1. Did I make a mistake in calling him out?

 

2. Is there anything I can do to rectify the situation? It sounds silly but I just felt like we had a really good connection and a lot in common and he clearly felt it too. I'm not sure if it was just all anxiety in my head, its just frustrating when things go wrong for stupid reasons. :'(

 

3. How much should I be messaging a guy between dates? I've always struggled with this as I feel like not messaging enough won't go down too well either, especially if there's long periods of time between dates than there's this pressure to maintain interest. Talking to him a lot seemed to work at first but then it wasn't working anymore and I just wonder how this happens.

 

4. What should I be doing in situations where the guy doesn't have/make time to go on more dates?

Posted

 

1. Did I make a mistake in calling him out?

 

Yes

 

2. Is there anything I can do to rectify the situation?

 

No

 

3. How much should I be messaging a guy between dates?

 

*this applies during the period of the first couple of dates*

Not much, just to confirm/arrange next date he initiates. you get to know someone in person, not go into your daily experiences or deep conversations.

 

4. What should I be doing in situations where the guy doesn't have/make time to go on more dates?

 

Move on, get busy with more important things

Posted

It's not you. He A) isn't interested/has other options or B) he's not relationship material because he's just way too busy.

 

Should grow a thick skin and look at it as, he's not making himself available, so meet someone else. Keep it simple and stop fretting as to why.

  • Author
Posted

Thank you, I kind of needed to hear this.

 

Honestly, he kept cancelling and then always would sound really interested about doing something another time which is why the situation made me feel frustrated. He's been saying how much he wants to meet up and kept saying we definitely would just for things to not work out. Last week he cancelled on me and made a suggestion to meet during the week and do something but he didn't offer me a specific time/day and it really bothered me that we hadn't arranged anything specific and I guess I just felt fed up with it all.

Posted

Just move on. For whatever reason it just wasn't meant to be.

Posted

He wasn't that into you ... and/or not into seriously dating.

 

NEVER apologize for calling someone out if you're feeling ignored. Feeling ignored demands a calling out ... or just a dumping. OMG, get it out of your mind that you can ever go wrong there. The right guy who was interested in you would have called you back and said, WTF? I'm busy. I'm into ... and so on.

 

Reverse your frame here: you WANT to scare guys away ... because most of the guys you meet aren't going to be a good fit for you, the kind of people you can have a good relationship with.
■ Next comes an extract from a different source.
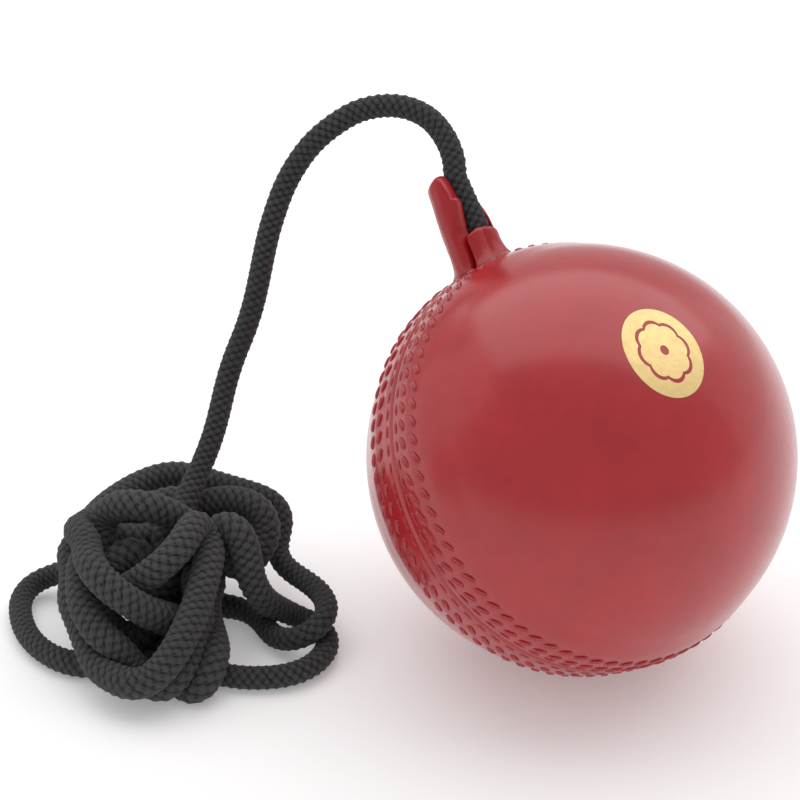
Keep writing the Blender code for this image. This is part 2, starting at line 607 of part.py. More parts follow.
def build():
    """Make every sub-part."""
    clear_scene()
    rotation = (0.0, math.pi / 2 - BORE_ELEVATION, BORE_BEARING)
    ball_frame = add_empty("ball_frame", BALL_CENTRE, rotation)

    hole_mesh = bmesh.new()
    bmesh.ops.create_cone(hole_mesh, cap_ends=True, segments=INNER_SEGMENTS,
                          radius1=SLEEVE_HOLE_RADIUS, radius2=SLEEVE_HOLE_RADIUS,
                          depth=BALL_RADIUS,
                          matrix=Matrix.Translation((0, 0, BALL_RADIUS)))
    hole = as_cutter(add_mesh("sleeve_hole", hole_mesh, RED_LEATHER, ball_frame))
    add_cover("front_cover", ball_frame, -1, hole)
    add_cover("rear_cover", ball_frame, 1, hole)
    for label, side, offsets in (("front", -1, FRONT_STITCH_ROWS), ("rear", 1, REAR_STITCH_ROWS)):
        for row, offset in enumerate(offsets, start=1):
            add_stitch_row(f"{label}_stitch_row_{row}", ball_frame, offset, side)

    add_layer("outer_winding", ball_frame, OUTER_WINDING_RADIUS, OUTER_WINDING_WALL, TWINE)
    add_layer("cork_layer", ball_frame, CORK_LAYER_RADIUS, CORK_LAYER_WALL, CORK)
    add_layer("inner_winding", ball_frame, INNER_WINDING_RADIUS, INNER_WINDING_WALL, TWINE)
    add_core(ball_frame)
    add_tongue("rear_tongue", ball_frame, REAR_TONGUE_RIM)
    add_tongue("front_tongue", ball_frame, FRONT_TONGUE_RIM)

    add_knot(ball_frame)
    add_inner_cord(ball_frame)

    route = Route()
    add_neck(route)
    hank = add_hank(route)
    for socket in add_loops(route):
        cut(hank, socket)


def add_loops(route):
    """The cord's tubes outside the hank, and a slightly wider cutter for each one's socket."""
    sockets = []
    for stretch in ROUTE:
        if stretch.startswith("hank"):
            continue
        start, end = route.span(stretch)
        if stretch == "arch":
            start = NECK_LENGTH + CORD_RADIUS + GAP
        stations = stations_between(route, start, end)
        add_tube("cord_" + stretch, stations)
        sockets.append(add_socket("socket_" + stretch, stations))
    return sockets


def add_socket(name, stations):
    """A cutter that leaves a gap all round a tube and past its ends."""
    first, second = stations[0][0], stations[1][0]
    last, before_last = stations[-1][0], stations[-2][0]
    longer = [(first + (first - second).normalized() * GAP, 1.0), *stations[1:-1],
              (last + (last - before_last).normalized() * GAP, 1.0)]
    guide = add_tube(name + "_guide", longer)
    guide.data.bevel_depth = CORD_RADIUS + GAP
    bm = bmesh.new()
    shape = bpy.data.meshes.new_from_object(guide)
    bm.from_mesh(shape)
    bpy.data.meshes.remove(shape)
    bpy.data.objects.remove(guide)
    bmesh.ops.remove_doubles(bm, verts=bm.verts, dist=1e-6)
    return as_cutter(add_mesh(name, bm, BLACK_BRAID))


build()
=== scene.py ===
"""Dressing of the tether ball: a stitched, lacquered leather ball on a braided cord.

Metres, +Z up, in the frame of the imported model. Each sub-assembly is a class that builds its
pieces and gives them their finish; main() makes them in order.
"""

import json
import logging
import math
from collections.abc import Callable, Sequence
from dataclasses import dataclass, field
from enum import Enum
from typing import Any

import bmesh
import bpy
import numpy as np
from mathutils import Matrix, Vector, noise


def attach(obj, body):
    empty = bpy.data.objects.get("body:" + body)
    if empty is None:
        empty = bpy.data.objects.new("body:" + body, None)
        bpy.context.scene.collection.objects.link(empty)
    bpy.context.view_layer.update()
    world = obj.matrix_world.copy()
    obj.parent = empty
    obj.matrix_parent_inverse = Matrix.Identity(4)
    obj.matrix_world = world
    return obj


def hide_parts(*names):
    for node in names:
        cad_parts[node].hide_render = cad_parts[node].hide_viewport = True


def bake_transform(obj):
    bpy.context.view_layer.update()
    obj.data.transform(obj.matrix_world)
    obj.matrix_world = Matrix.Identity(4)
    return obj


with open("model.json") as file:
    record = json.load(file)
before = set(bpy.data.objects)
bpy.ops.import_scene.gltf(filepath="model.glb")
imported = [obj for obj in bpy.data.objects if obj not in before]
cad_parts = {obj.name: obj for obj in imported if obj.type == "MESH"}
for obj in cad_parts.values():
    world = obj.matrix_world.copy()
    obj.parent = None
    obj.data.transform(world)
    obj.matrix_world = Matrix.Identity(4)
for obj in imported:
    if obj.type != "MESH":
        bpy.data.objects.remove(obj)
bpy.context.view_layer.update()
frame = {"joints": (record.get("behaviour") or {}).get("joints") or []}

LOG = logging.getLogger("tether_ball")
MM = 0.001
# What a length is held above before it divides
TINY = 1e-9
Pair = tuple[float, float]
Triple = tuple[float, float, float]
Colour = Triple


# --- Shader maths ---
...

Dating is more about screening out wrong types ... than it is finding the right person ... because if we are only looking to attract, we'll do what you're doing--put ourselves through agony trying to win over someone not worth winning over.

 

If you don't call out a guy when you're feeling ignored (or if I don't call out a woman in a similar situation), you are undermining whatever backbone you might have, the backbone and confidence you will need in a relationship.

 

Now having said that, let's talk about texting. game ... Texting is a terrible way of revealing yourself. Terrible! ... Texting is not the medium for sharing your struggles with someone you are only beginning to know. People get "high" texting every night. Doesn't mean anything about a real connection going on.

 

Just keep things light until you meet them. And in person you see if you are comfortable getting real and talking about struggles ... and then you reveal SOME ... and pause ... and let them equivalently reveal ... This is what we do when bonding with a friend--same process goes on for good dating. Then you see if you like their reveal ... and you might then reveal more ... and then ... see how they react ... Dating and getting to know people is gradual and reciprocal. You relax and see if the person is worth being real with. Lots of people are not!

 

And if you reveal and they don't respond well ... then stay away--the relationship isn't going to work.

  • Like 1
Posted

My personal strategy when it comes to dating is this (take it or leave it)

 

1. Stop having one-itis on men that's not your boyfriend. Talk to multiple men. When a guy calls regularly and asks you out regularly thennnnn you can focus on him. Doing this keeps you from being so let down by the MANY men who will flake especially with online dating apps. Don't stress when a guy disappears. Focus on the guy who keeps coming around. Again multi dating at the beginning helps not get caught up. If the guy who shows much promise begans to pull away the solution is date other men. You have to understand that a lot of guys are not just going to stick when it comes to dating. Focus on the one who does stick.

 

2. Let men initiate texts and calls and milestones such as asking you out and asking for exclusivity. Men that like you and want to be with you will make it known. When he text you then you simply text back responding with interest, positivity, flirtation, humor, and wit. Can't go wrong with this. He can't say your not interested because your responding everytime with clear interest. No games. He can't say your on his jock because you don't initiate. So no reason to pull away due to clinginess . Only initiate text/call if he ask you to text or call him or say "I would like it if you texted or call me sometime" theeen you can reciprocate initiating texting/calls.

 

3. In the midst of guys who flake or don't give what you want the solution is date other men but there will be dry spells where there are no prospects pursuing you or prospects your not attracted to. The only thing you can do is focus on doing things that makes you happy or will make you happy in between suitors who show promise/boyfriends. Establish a routine of happy outside of a guy and of course that incorporates you meeting new guys. So do what makes you happy right now, do what's going to help you reach goals that will make you happy, and go places doing things that encourage your happiness (the more social the better to help meet new people along the way). Rinse and repeat.

 

Bonus. Girl college is probably one of the easiest social times of your life to try to gain friends/boyfriend cause most colleges have clubs and events that encourage social situations. I feel it only gets harder as an adult outside of school. So I say get involved in those clubs and events that interest you or want to try and you should make friends/associates in no time. Good luck girlie.